Rostov Arena (Rostov-on-Don) – This is yet another new stadium being built in a city split by the Don River. It’s not quite as much of a tourist destination as some other places, though it will be accessible to fans coming from Asia.
Samara Arena (Samara) – South of Kazan and also on the Volga River, Samara is a charming destination. You’ll enjoy riverside walks, a national park, and a generally picturesque city. Samara Arena looks as if it will fit right in. It’s being built for the Cup, and looks borderline futuristic in its construction.
Mordovia Arena (Saransk) – West of Samara and south of Nizhny, Saransk is another natural stop on a roving tour of the World Cup venues. It’s a little lighter on tourist activity than some other cities, but the Mordovia Arena being constructed looks like a treat – not least because it’s going to resemble the Russian flag!
Volgograd Stadium (Volgograd) – South of Saransk and (you guessed it) on the Volga River, Volgograd should make for a lovely stop. It’s an intriguing city lined with canals and speckled with monuments – one of which, The Motherland Calls, will tower in close proximity to the new stadium.
Spartak Stadium (Moscow) – This is the smaller stadium in Moscow, set to seat only about half as many spectators as Luzhniki Stadium.

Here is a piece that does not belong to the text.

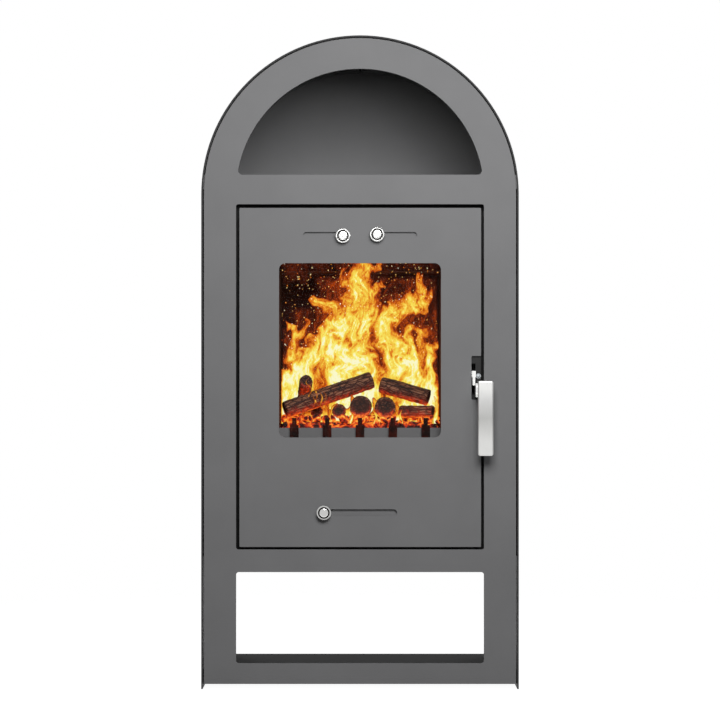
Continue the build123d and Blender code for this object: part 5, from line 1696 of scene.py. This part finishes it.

It may be an excellent place to snag great seats, however, with the attention of most visitors directed toward Luzhniki.
Kaliningrad Stadium (Kaliningrad) – It’s the smallest of the stadiums, located on the Baltic Sea and nearly in Poland. It’ll be a perfect destination for many European fans, and should a team like Poland or the Netherlands land there for a match it will turn into one of the event’s wildest venues.